Indefinite detention without charge would clearly violate Covenant constraints, especially in the absence of genuine emergency conditions. So would some elements of the procedures the Administration has contemplated for the military tribunals.
In short, rejecting the wartime legal paradigm for dealing with detainees will not leave the U.S. with a legal carte blanche. Rather, it will force the Administration to face a law enforcement model that is subject to another, equally demanding set of international norms.
The New Force of International Law
Of course, the Bush Administration has hardly had international law in mind in formulating its post-conflict strategy. Bush Administration officials have long shown a contempt for international legal regimes. But they've been blindsided by the ferocity of protests from European and other international actors, including leading human rights organizations, who have been putting considerable pressure on U.S. authorities to live up to its international obligations.

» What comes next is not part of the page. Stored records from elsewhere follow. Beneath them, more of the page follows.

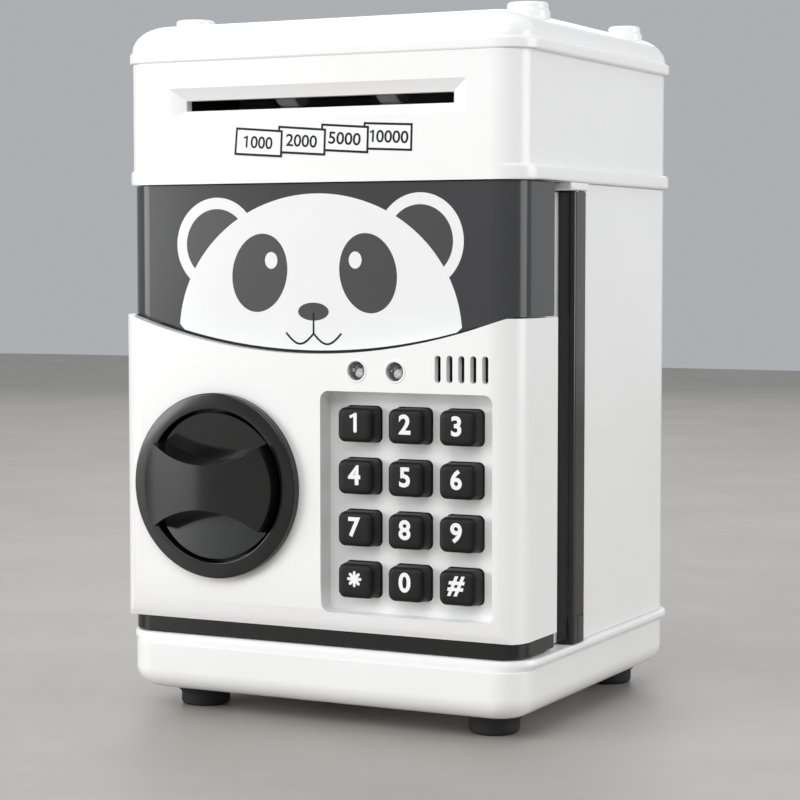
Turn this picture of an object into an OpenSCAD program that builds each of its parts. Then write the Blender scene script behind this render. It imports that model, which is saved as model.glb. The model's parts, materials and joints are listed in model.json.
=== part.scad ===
// Toy cash machine money box: a white cabinet with a thick front door that
// carries a keypad, a knob lock and a printed face, and a bill feeder on top.
//
// Every module is drawn with Y = 0 on the cabinet's front plane and Y growing
// towards the back, so a Y value is a depth t behind the front. place() then
// moves the piece so that the whole model's box is centred on X = Y = 0 and
// the feet stand on Z = 0.

/* [Cabinet] */
// Width of the cabinet across its flat sides
body_w = 126; // [124:0.5:128]
// Depth of the cabinet from its front plane to its back
body_d = 115; // [113:0.5:118]
// Radius of the upright corners, seen from above
corner_r = 9; // [8:0.5:9.5]
// Wall thickness of the moulded shells
wall = 2.2; // [2:0.1:2.4]
// How far the beads round the cabinet stand out
bead = 1.6; // [1.2:0.1:1.8]

/* [Heights] */
// How far the feet reach below the level that the other heights are measured from
lift = 1.3; // [0.5:0.1:2]
// Underside of the base
foot_h = 5.2; // [4.5:0.1:6]
// Top of the base
base_top = 22; // [21.5:0.1:22.5]
// Underside of the upper housing
housing_z = 151.3; // [150.5:0.1:152]
// Underside of the lid's lip
lip_z = 185.9; // [185:0.1:187]
// Height of the lid above its lip's underside
lid_h = 11.6; // [10.5:0.1:12]
// Height of the four round pads on the lid
pad_h = 2.8; // [2:0.1:4]

/* [Door] */
// Depth of the door behind the front plane
door_depth = 24.5; // [24:0.1:25]
// How far the white door panel stands in front of the front plane
door_proud = 3; // [2.5:0.1:3.5]
// How far the dark face panel lies behind the front plane
face_inset = 0.8; // [0.5:0.1:1]
// Lowest point of the curved seam between the two panels
seam_z = 103.9; // [103.5:0.1:104.5]
// Radius of the curved seam
seam_r = 175.7; // [170:0.1:180]

/* [Knob] */
// Knob centre, sideways
knob_x = -29.2; // [-30:0.1:-28.5]
// Knob centre, height
knob_z = 66.1; // [65.5:0.1:67]
// Outer radius of the knob's bezel
ring_r = 26.3; // [26:0.1:27]
// Radius of the turning part
rotor_r = 20.7; // [20.3:0.1:21]
// How far the middle of the grip stands in front of the door panel
grip_proud = 9.3; // [8.5:0.1:10]
// Teeth of the pinion on the knob's shaft
pinion_teeth = 12; // [12:1:12]
// Module of the pinion and rack
rack_module = 0.8; // [0.8:0.1:0.8]

/* [Keypad] */
// Keypad recess centre, sideways
keypad_x = 29.9; // [29.5:0.1:30.3]
// Keypad recess centre, height
keypad_z = 63; // [62.5:0.1:63.5]
// Keypad recess width
keypad_w = 52.2; // [51.5:0.1:53]
// Keypad recess height
keypad_h = 61.6; // [61:0.1:62.5]
// Depth of the keypad recess
keypad_depth = 6; // [5.5:0.1:6.2]
// Key width
key_w = 11; // [10.5:0.1:11.5]
// Key height
key_h = 9.7; // [9.3:0.1:10.2]
// Distance between keys, sideways
key_pitch_x = 15.5; // [15:0.1:15.8]
// Distance between keys, up and down
key_pitch_z = 14.4; // [14:0.1:14.6]
// How far a key travels
key_travel = 1.5; // [1.2:0.1:1.6]

/* [Bill slot and feeder] */
// Width of the bill slot
slot_w = 84.4; // [82:0.1:86]
// Height of the bill slot
slot_h = 3; // [2.6:0.1:3.4]
// Height of the slot's middle above the table
slot_z = 173.5; // [173:0.1:174]
// Radius of the feed rollers
roller_r = 6; // [5.8:0.1:6.1]
// Width of the feed rollers
roller_w = 6.4; // [6:0.1:7]

/* [Hidden] */
KEY_NODES = ["key_1", "key_2", "key_3", "key_4", "key_5", "key_6", "key_7", "key_8",
    "key_9", "key_star", "key_0", "key_hash"];
$fn = 64;

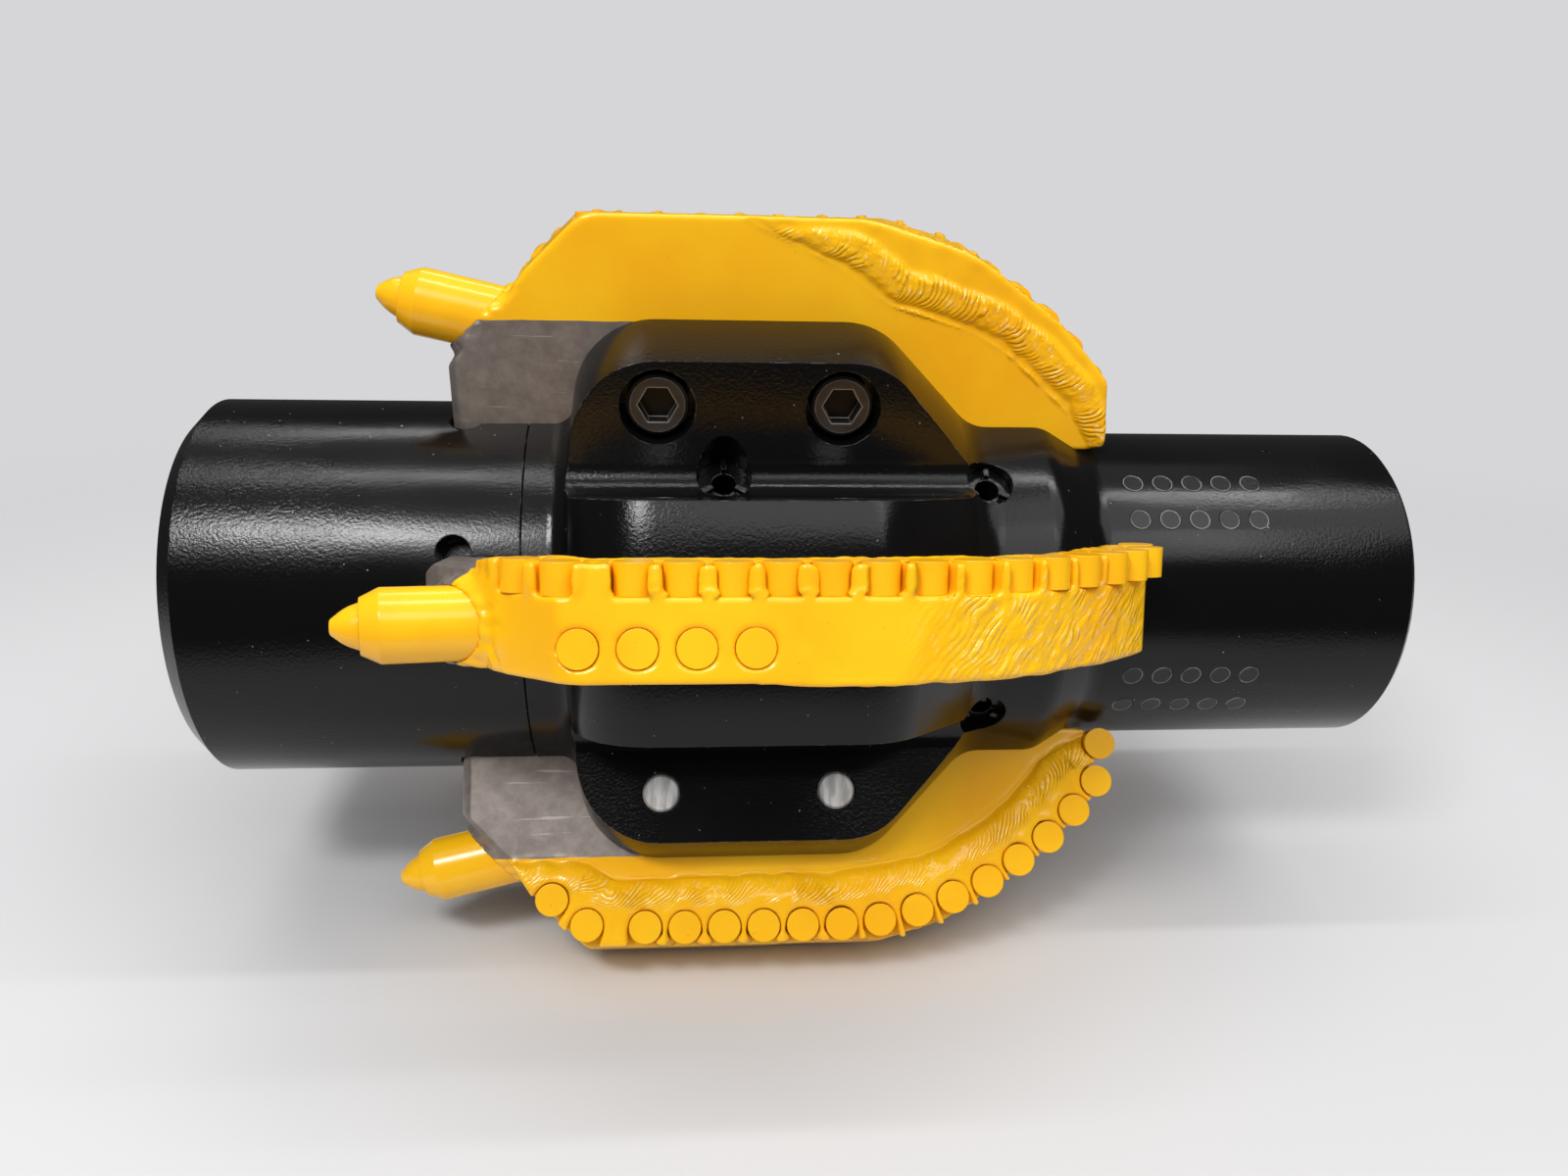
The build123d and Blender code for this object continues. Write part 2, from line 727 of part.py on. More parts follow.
def main():
    """Build every piece, lay the tool on its wings and write one file for each node."""
    nodes = {"body": body_piece(), "left_sub": left_sub_piece()}
    wing = wing_piece()
    cutters = cutter_row()
    gauge_inserts = gauge_insert_set()
    bit_body = bit_body_piece()
    bit_tip = bit_tip_piece()
    screws = screw_pair()
    nozzles = port_places()
    buttons = button_places()
    per_group = 2 * button_count
    for k in range(wing_count):
        number = k + 1
        nodes[f"wing_{number}"] = turn(wing, k)
        nodes[f"cutters_{number}"] = Compound(children=[turn(piece, k) for piece in cutters])
        nodes[f"gauge_inserts_{number}"] = Compound(children=[turn(piece, k) for piece in gauge_inserts])
        nodes[f"bit_body_{number}"] = turn(bit_body, k)
        nodes[f"bit_tip_{number}"] = turn(bit_tip, k)
        nodes[f"wing_screws_{number}"] = Compound(children=[turn(piece, k) for piece in screws])
        nodes[f"mid_nozzle_{number}"] = nozzle_piece(*nozzles[2 * k])
        nodes[f"front_nozzle_{number}"] = nozzle_piece(*nozzles[2 * k + 1])
        group = buttons[per_group * k:per_group * (k + 1)]
        nodes[f"wear_buttons_{number}"] = Compound(children=[wear_button(*place) for place in group])

    os.makedirs("parts", exist_ok=True)
    for name, shape in laid_down(nodes).items():
        export_step(shape, f"parts/{name}.step")


main()
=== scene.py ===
# %% [markdown]
# # A drilling reamer, dressed
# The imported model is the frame: every piece of it stands where the tool has it. This lesson gives
# the pieces their paint, their weld and their bare steel, and sets up a plain studio round them.

# %% The frame
from math import cos, pi, radians, sin

import bpy
import numpy as np
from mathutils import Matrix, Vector


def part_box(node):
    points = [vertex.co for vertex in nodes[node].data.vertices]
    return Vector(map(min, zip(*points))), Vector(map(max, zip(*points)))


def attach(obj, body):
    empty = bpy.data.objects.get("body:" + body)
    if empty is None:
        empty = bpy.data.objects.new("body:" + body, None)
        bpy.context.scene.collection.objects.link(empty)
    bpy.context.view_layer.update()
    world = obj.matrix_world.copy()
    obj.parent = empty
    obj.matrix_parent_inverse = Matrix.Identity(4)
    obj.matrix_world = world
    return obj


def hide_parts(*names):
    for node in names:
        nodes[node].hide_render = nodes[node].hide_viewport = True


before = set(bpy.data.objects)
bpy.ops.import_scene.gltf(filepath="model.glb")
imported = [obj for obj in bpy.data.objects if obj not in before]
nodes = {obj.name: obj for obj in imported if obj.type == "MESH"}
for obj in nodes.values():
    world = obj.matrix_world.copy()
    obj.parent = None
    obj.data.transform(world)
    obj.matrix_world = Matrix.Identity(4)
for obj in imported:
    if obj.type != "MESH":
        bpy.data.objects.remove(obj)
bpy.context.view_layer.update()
print("nodes:", len(nodes))

# %% [markdown]
# ## Where things are
# The tool lies along X. Its axis runs through the middle of the turned left end, so the box of
# that node gives the axis and the place of the left end face. A wing is described by three
# numbers: x along the tool from the left face, the radius r from the axis, and w across the wing
# towards its cutting side. The five wings stand at steps of 72 degrees from the upright one.

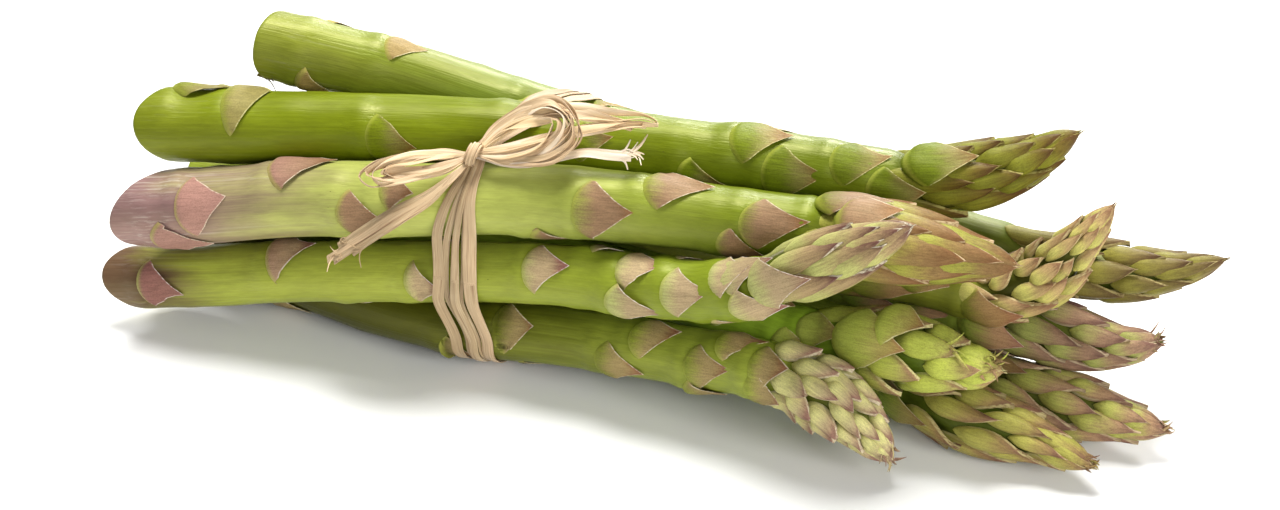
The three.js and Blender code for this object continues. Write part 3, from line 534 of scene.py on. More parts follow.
def growStalk(spear, name, draw):
    form, sides, faceRings = stalkMesh, stalkMesh["sides"], stalkMesh["faceRings"]
    angle = np.arange(sides) * 360 / sides
    slant, longest = spear["cut"]
    lean = np.cos(np.radians(angle - longest))
    places, reaches = [], []
    for share in faceRings:
        wave = form["pithWave"] * np.sin(np.radians(3 * angle + 500 * share)) * share
        places.append(slant * (1 - lean * share) / 2 + (wave + form["pithRise"] * (1 - share)))
        reaches.append(spear["buttRadius"] * share * np.ones(sides))
    for share, setBack in form["edgeRings"]:
        places.append(slant * (1 - lean * share) / 2 + setBack)
        reaches.append(outerRadius(spear, places[-1]) * share)
    first = form["edgeRings"][-1][1]
    for s in np.arange(first + form["step"], spear["length"] - 0.3, form["step"]):
        places.append(s + slant * (1 - lean) / 2 * max(0, 1 - (s - first) / (slant + form["settle"])))
        reaches.append(coreRadius(spear, places[-1]))
    reaches[-1] = reaches[-1] * 0.1
    places, reaches = np.array(places), np.array(reaches)
    turns = np.broadcast_to(angle, places.shape)
    round2, round3 = draw.uniform(0, 360, 2)
    drift = waver(draw, places.mean(1), 60)[:, None] * 40
    uneven = (np.cos(np.radians(2 * (turns - round2 - drift)))
              + 0.5 * np.cos(np.radians(3 * (turns - round3 + drift)))
              + 0.3 * np.cos(np.radians(11 * turns + 2 * drift)))
    reaches = reaches * (1 + form["outOfRound"] * uneven * smooth(places, 0, 6))
    for at, leafAngle, *_ in spear["leaves"]:
        turn = np.cos(np.radians(turns - leafAngle)) * 0.5 + 0.5
        reaches += form["swelling"] * np.exp(-((places - at) / form["swellingReach"]) ** 2) * turn**2
    points = onSpear(spear, places, turns, np.maximum(reaches, 0.05)).reshape(-1, 3)
    points = makeRoom(pressUnderBand(points), name)
    grain = grainRound(reaches.ravel(), turns.ravel(), places.ravel())
    onFace, faceRows = len(faceRings) * sides, len(faceRings) + 1
    faceEnd = onFace + sides
    gaps = [spear["buttRadius"] * (1 - share) for share in faceRings + [1]]
    faces = [np.arange(sides)[::-1], *gridFaces(faceRows, sides, closed=True)]
    cut = makePart(points[:faceEnd], faces, 3, grain[:faceEnd], rimGap=np.repeat(gaps, sides))
    faces = gridFaces(len(places) - faceRows + 1, sides, closed=True)
    along = (places / spear["neckAt"]).ravel()
    return [cut, makePart(points[onFace:], faces, 0, grain[onFace:], along=along[onFace:])]


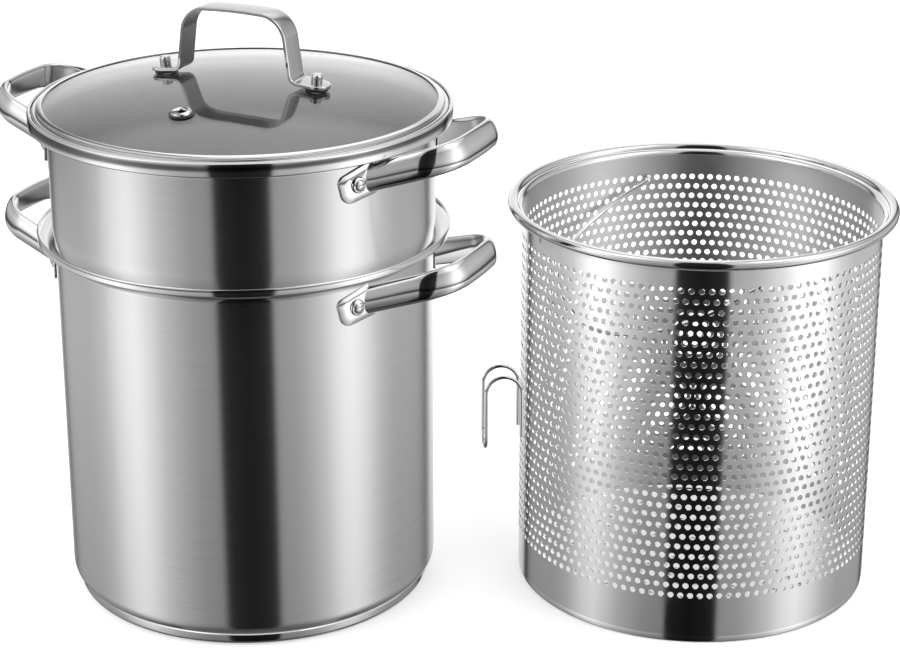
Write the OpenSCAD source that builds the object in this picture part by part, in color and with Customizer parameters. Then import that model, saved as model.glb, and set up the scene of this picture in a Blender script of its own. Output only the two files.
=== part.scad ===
// Asparagus pot set in stainless steel: a tall pot, a steamer stacked on it under a domed glass lid,
// and a deep perforated basket that stands beside them. Millimetres, +Z up.
// The origin is the centre of the pot's base, on the surface that everything stands on.

/* [Sheet metal] */
// Thickness of the pot's and the steamer's sheet
sheet = 1; // [0.8:0.1:1.4]
// Thickness of the basket's sheet
basket_sheet = 0.8; // [0.6:0.1:1.2]
// Clearance between pieces that seat on each other
seat_gap = 0.1; // [0.05:0.05:0.3]

/* [Pot] */
// Outside diameter of the pot's wall
pot_d = 240; // [220:1:280]
// Height of the pot's lip above the table
pot_h = 244; // [200:1:300]
// Outside radius of the corner between the wall and the bottom
pot_corner = 10; // [7:0.5:15]
// Height of the clad base under the pot's bottom
base_h = 6; // [4:0.5:8]
// How far the clad base wraps up the pot's corner
base_wrap = 1.2; // [0.5:0.1:2]

/* [Lip of the pot and the steamer] */
// Height of the flared lip, from the wall to its top
lip_h = 13; // [12:0.5:16]
// Radius of the flare
flare_r = 8.4; // [7:0.2:9]
// Thickness of the lip's turned-down edge
lip_edge = 2.2; // [1.8:0.1:2.4]
// Height of the turned-down edge of the pot's lip
pot_edge_h = 5.4; // [5:0.1:8]
// Height of the turned-down edge of the steamer's lip
steamer_edge_h = 9; // [6:0.1:9.4]

/* [Steamer] */
// Height of the steamer's lip above the pot's lip
steamer_rise = 78; // [60:1:100]
// How far the steamer's wall stands out past the pot's wall
steamer_step = 1.8; // [1:0.1:3]
// Radius of the long shoulder that seats in the pot's lip
shoulder_r = 60; // [45:1:80]
// Depth of the steamer's bottom below the pot's lip
steamer_drop = 30; // [24:1:40]
// Radial clearance between the steamer's lower wall and the rivets inside the pot
nest_gap = 0.5; // [0.4:0.1:1]
// Diameter of a steam hole
steam_hole = 6; // [4:0.5:8]
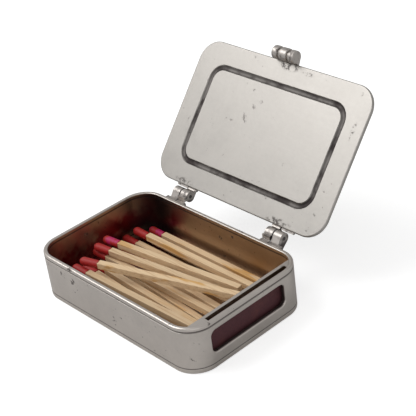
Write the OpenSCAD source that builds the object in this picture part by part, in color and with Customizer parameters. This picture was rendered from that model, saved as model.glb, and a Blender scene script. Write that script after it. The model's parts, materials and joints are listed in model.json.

Donald Rumsfeld may complain that "it's amazing the insight that parliamentarians can gain from 5,000 miles away." But he, and the Administration, need to listen, for those parliamentarians and other international actors control something the U.S. needs -- namely, cooperation in continuing anti-terrorist efforts.
Whether or not the proposed military tribunals comport with domestic constitutional norms, their use would spark broad international protests. That, ultimately, is why the tribunal option is probably a dead one.
Advocacy groups have been pressing the U.S. on other fronts, most notably with respect to the death penalty, but that has produced only glancing blows on inner-circle foreign policy decisionmaking. With this episode international law has elbowed its way into the Situation Room, where it is likely to stay, welcome or not.